Push to save Auckland - Wellington rail service
Regional push to save Auckland - Wellington rail service
22 August 2006
The Auckland Regional Land Transport Committee has thrown its support behind a potential continuation of the Overlander train service and is calling for the investigation into a new operational strategy for an Auckland-Wellington passenger rail service.
Toll Holdings intends to cancel the Overlander train service from 30 September, marking the end of a 98-year train service between Auckland and Wellington.

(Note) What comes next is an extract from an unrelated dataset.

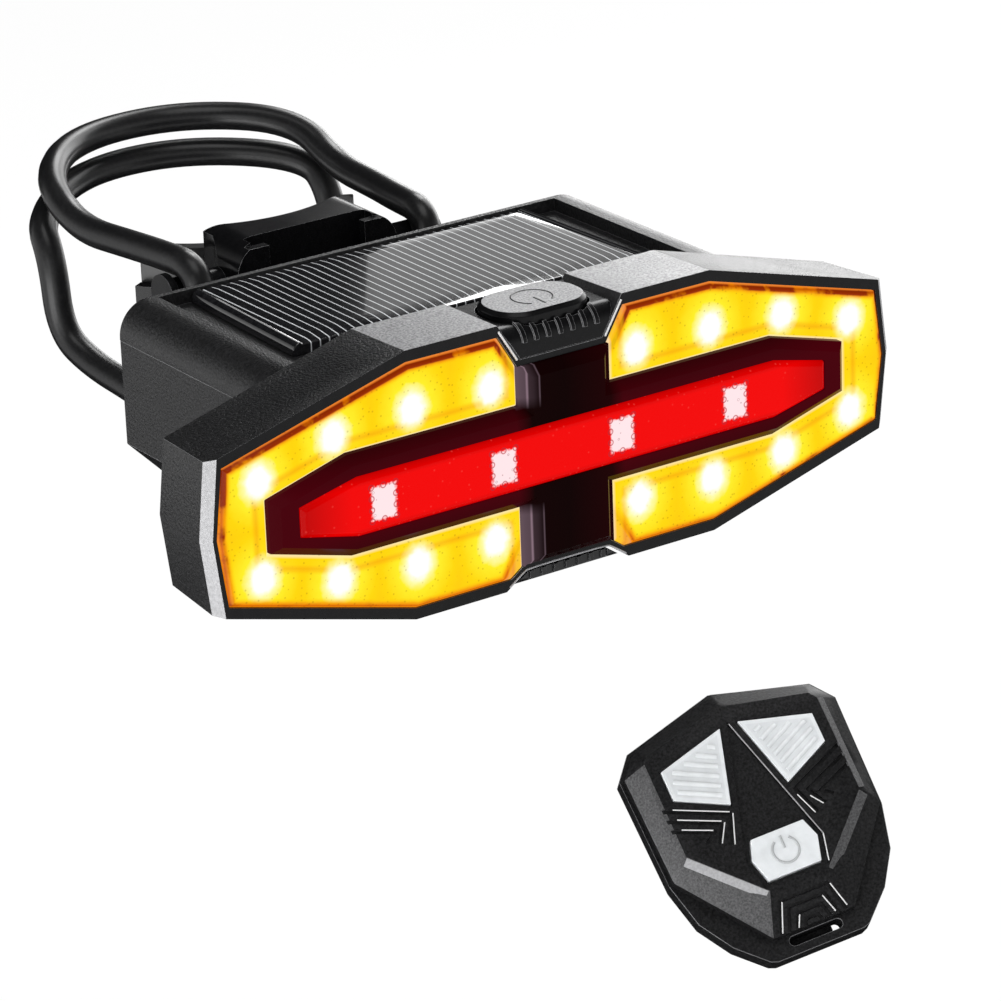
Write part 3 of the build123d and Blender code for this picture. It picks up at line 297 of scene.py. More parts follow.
def select_faces(piece, test):
    """Enters edit mode with these faces selected. The test gets a face."""
    bpy.ops.object.mode_set(mode="EDIT")
    bpy.ops.mesh.select_all(action="DESELECT")
    bpy.ops.mesh.select_mode(type="FACE")
    bpy.ops.object.mode_set(mode="OBJECT")
    for face in piece.data.polygons:
        face.select = test(face)
    bpy.ops.object.mode_set(mode="EDIT")


def finish(piece, body, node):
    """Rides the piece on its body and stands it for a CAD node, which it hides."""
    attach(piece, body)
    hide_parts(node)


def paint_node(node, material):
    """Gives a CAD node that stays in sight a material."""
    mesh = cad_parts[node].data
    mesh.materials.clear()
    mesh.materials.append(material)


# Node helpers


class Value:
    """An output of a shader node. Plain arithmetic with it adds Math nodes to its tree."""

    def __init__(self, node, output=0):
        self.tree = node.id_data
        self.socket = node.outputs[output]

    def math(self, operation, *terms):
        node = new_node(self.tree, "ShaderNodeMath", operation=operation)
        for socket, term in zip(node.inputs, terms):
            feed(socket, term)
        return Value(node)

    def __add__(self, other):
        return self.math("ADD", self, other)

    def __sub__(self, other):
        return self.math("SUBTRACT", self, other)

    def __rsub__(self, other):
        return self.math("SUBTRACT", other, self)

    def __mul__(self, other):
        return self.math("MULTIPLY", self, other)

    def __truediv__(self, other):
        return self.math("DIVIDE", self, other)

    def __rtruediv__(self, other):
        return self.math("DIVIDE", other, self)

    def __abs__(self):
        return self.math("ABSOLUTE", self)

    def fraction(self):
        return self.math("FRACT", self)

    def ramp(self, *stops):
        """A colour ramp over this value. Each stop is a place and a colour or a grey level."""
        node = new_node(self.tree, "ShaderNodeValToRGB")
        elements = node.color_ramp.elements
        while len(elements) > 1:
            elements.remove(elements[-1])
        for index, (place, colour) in enumerate(stops):
            element = elements[0] if index == 0 else elements.new(place)
            element.position = place
            element.color = (colour, colour, colour, 1) if isinstance(colour, (int, float)) else (*colour, 1)
        feed(node.inputs[0], self)
        return Value(node)


def feed(socket, value):
    """Links a value to an input, or sets a plain number, colour or vector on it."""
    if isinstance(value, Value):
        value.tree.links.new(value.socket, socket)
    elif socket.type == "RGBA":
        socket.default_value = (*value, 1)
    else:
        socket.default_value = value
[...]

The Chairs of the Auckland Regional Council, Environment Waikato, Horizons Manawatu and Greater Wellington Council are advocating for a six month continuation of the Overlander service while the operator, central and local government discuss potential options for a joint financial rescue package.
Cr Joel Cayford, Chair of the Auckland Regional Land Transport Committee, says regional transport representatives believe a thorough investigation of long-term options is needed to do the service justice.

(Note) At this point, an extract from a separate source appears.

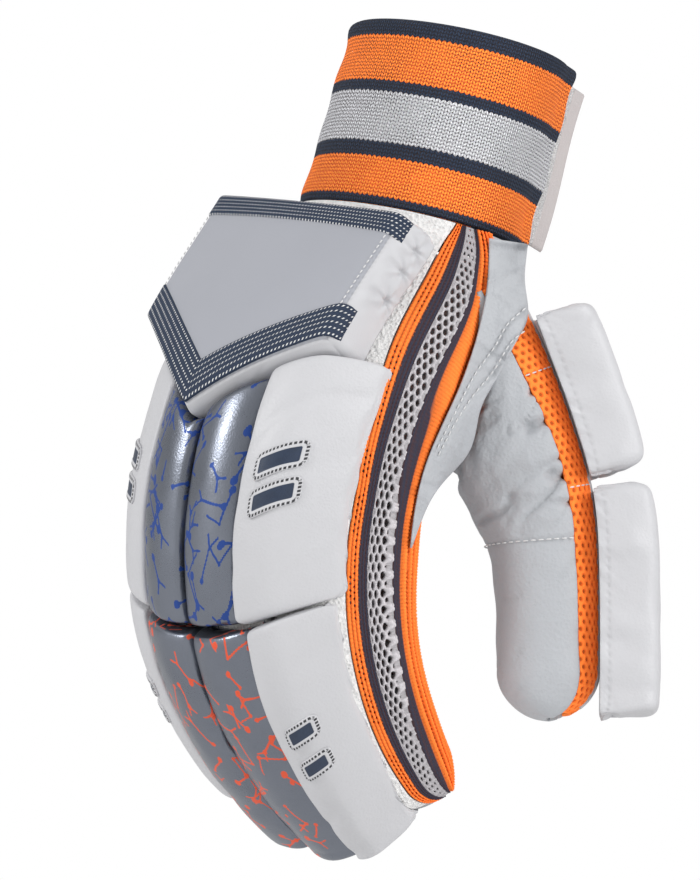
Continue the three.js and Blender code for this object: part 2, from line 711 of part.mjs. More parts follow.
function thumb() {
  const hand = handVolume(seamGap + 0.55);
  const outside = (geometry) => geometryOf(mainBody(solidOf(geometry).subtract(hand)));
  const column = (name) => (at) => rad(read(thumbShape, name, at));
  const minus = (f) => (at) => -f(at);
  const [back, front] = [column("meshBack"), column("meshFront")];
  add("thumb_back_cloth", "leather", outside(thumbStrip(minus(back), back, 4, backWall, [25, 50])));
  add("thumb_mesh_outer", "orange", outside(thumbStrip(back, front, 2, leather, [25, 50, 65])));
  add("thumb_mesh_inner", "orange", outside(thumbStrip(minus(front), minus(back), 2, leather, [25, 50, 65])));
  const ball = thumbStrip(front, (at) => 2 * Math.PI - front(at), 12, leather, [25, 50, 72, 88]);
  add("thumb_leather", "leather", outside(ball));
  thumbPad("thumb_pad_upper", thumbPadTop, thumbPadBreak, hand);
  thumbPad("thumb_pad_lower", thumbPadBreak, thumbPadEnd, hand);
}

function thumbPad(name, from, to, hand) {
  const cut = (share) => (share === thumbPadBreak ? thumbPadGap / 2 : 0);
  const startS = from * thumbLength + cut(from);
  const endS = to * thumbLength - cut(to);
  const length = endS - startS;
  const round = thumbPadRound;
  const grid = (top) =>
    padLines(length, round.along, 4).map((v) =>
      padLines(thumbPadWidth, round.across, 3).map((u) => {
        const { centre, side, back } = thumbFrame(lerp(startS, endS, v));
        const off = (u - 0.5) * thumbPadWidth;
        const sink = thumbPadWrap * (Math.abs(u - 0.5) * 2) ** 2.4;
        const rest = thumbBack + 2 * seamGap - sink;
        const soft =
          overEdge(Math.min(u, 1 - u) * thumbPadWidth, round.across, 0.5) *
          overEdge(Math.min(v, 1 - v) * length, round.along, 0.5);
        const high = top ? (thumbPadThick + sink * 0.45) * soft : 0;
        return centre.clone().addScaledVector(back, rest + high).addScaledVector(side, off);
      }),
    );
  add(name, "white", geometryOf(mainBody(solidOf(slab(grid(true), grid(false))).subtract(hand))));
}

wristband();
closureTab();
add("back_cloth", "mesh", handSheet(false, backWall, 3, [25, 50]));
const palmSheet = handSheet(true, leather, 4, [25, 50, 76, 102, 122]);
add("palm_leather", "leather", geometryOf(mainBody(solidOf(palmSheet).subtract(thumbHollow()))));
add("gusset_border_back", "orange", gusset(1, 0, meshFrom, 2));
add("gusset_mesh", "mesh", gusset(1, meshFrom, meshTo, 2));
add("gusset_border_palm", "orange", gusset(1, meshTo, 1, 4, pleatSwell));
add("gusset_ulnar", "orange", gusset(-1, 0, 1, 4));
fingers.slice(0, -1).forEach((finger, i) => {
  add(`fourchette_${finger.name}_${fingers[i + 1].name}`, "mesh", fourchette(finger, fingers[i + 1]));
});
wristGuard();
guardTrim("guard_trim_top", () => guardRound, () => guardRound + trimTop);
guardTrim(
  "guard_trim_point",
  (length) => length - guardRound - trimPoint,
  (length) => length - guardRound,
);
fingers.forEach((finger) => [true, false].forEach((upper) => fingerRoll(finger, upper)));
patchSets.forEach(patches);
thumb();

export default glove;
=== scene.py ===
import math

import bpy
import numpy as np
from mathutils import Matrix, Vector


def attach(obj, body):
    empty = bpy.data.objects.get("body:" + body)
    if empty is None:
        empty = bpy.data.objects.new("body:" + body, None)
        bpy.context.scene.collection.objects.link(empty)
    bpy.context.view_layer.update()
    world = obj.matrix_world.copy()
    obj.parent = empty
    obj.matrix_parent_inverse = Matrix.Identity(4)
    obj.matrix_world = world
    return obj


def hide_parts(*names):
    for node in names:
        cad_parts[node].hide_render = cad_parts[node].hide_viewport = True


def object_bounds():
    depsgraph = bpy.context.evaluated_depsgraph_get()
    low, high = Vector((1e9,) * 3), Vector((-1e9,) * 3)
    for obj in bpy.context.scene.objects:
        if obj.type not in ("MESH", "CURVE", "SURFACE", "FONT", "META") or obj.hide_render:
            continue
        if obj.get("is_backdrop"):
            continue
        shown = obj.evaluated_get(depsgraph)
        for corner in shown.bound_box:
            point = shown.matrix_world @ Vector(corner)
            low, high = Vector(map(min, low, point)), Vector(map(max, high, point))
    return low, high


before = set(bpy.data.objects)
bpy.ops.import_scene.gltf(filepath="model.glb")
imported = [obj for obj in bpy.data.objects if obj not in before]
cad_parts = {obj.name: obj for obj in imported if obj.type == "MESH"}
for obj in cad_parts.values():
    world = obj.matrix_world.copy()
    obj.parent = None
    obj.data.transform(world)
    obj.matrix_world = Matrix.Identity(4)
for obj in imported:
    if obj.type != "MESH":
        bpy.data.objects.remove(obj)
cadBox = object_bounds()
print("frame loaded:", len(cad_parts), "nodes")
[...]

“The current Overlander train service is very run down and in need of an urgent overhaul but it does have huge potential,” he says.
“We support the joint regional council effort to save the service but urge all parties to allow themselves time to come up with a strategy to provide an Auckland-Wellington passenger transport service that works. To this end we believe a the Overlander should be supported for a further twelve months.”

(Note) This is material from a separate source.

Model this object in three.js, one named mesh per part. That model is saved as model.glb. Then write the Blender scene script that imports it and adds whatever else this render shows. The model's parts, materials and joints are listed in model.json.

The Auckland Regional Land Transport Committee today resolved to “support the chairs of the Auckland Regional Council, Environment Waikato, Horizons Manawatu and Greater Wellington Regional Council in approaching the Government and Toll Holdings advocating for the continuation of the Overlander for an interim period of 12 months so that the possibility of constructing a joint financial rescue package and developing a new operational strategy for the Auckland Wellington passenger rail service, can be investigated.”
“The Overlander is a vital piece of infrastructure linking the Auckland isthmus with other centres to the south,” says Cr Cayford. “We are also concerned about speculative murmurings over the future of rail freight services along the main trunk line and the impact this will have on the regions.”
The committee has asked ARC staff to provide more information about the comparative "true cost" subsidies which exist in Auckland and New Zealand between trucked freight and rail freight, and between rail passenger transport and other transport modes between Auckland and Wellington.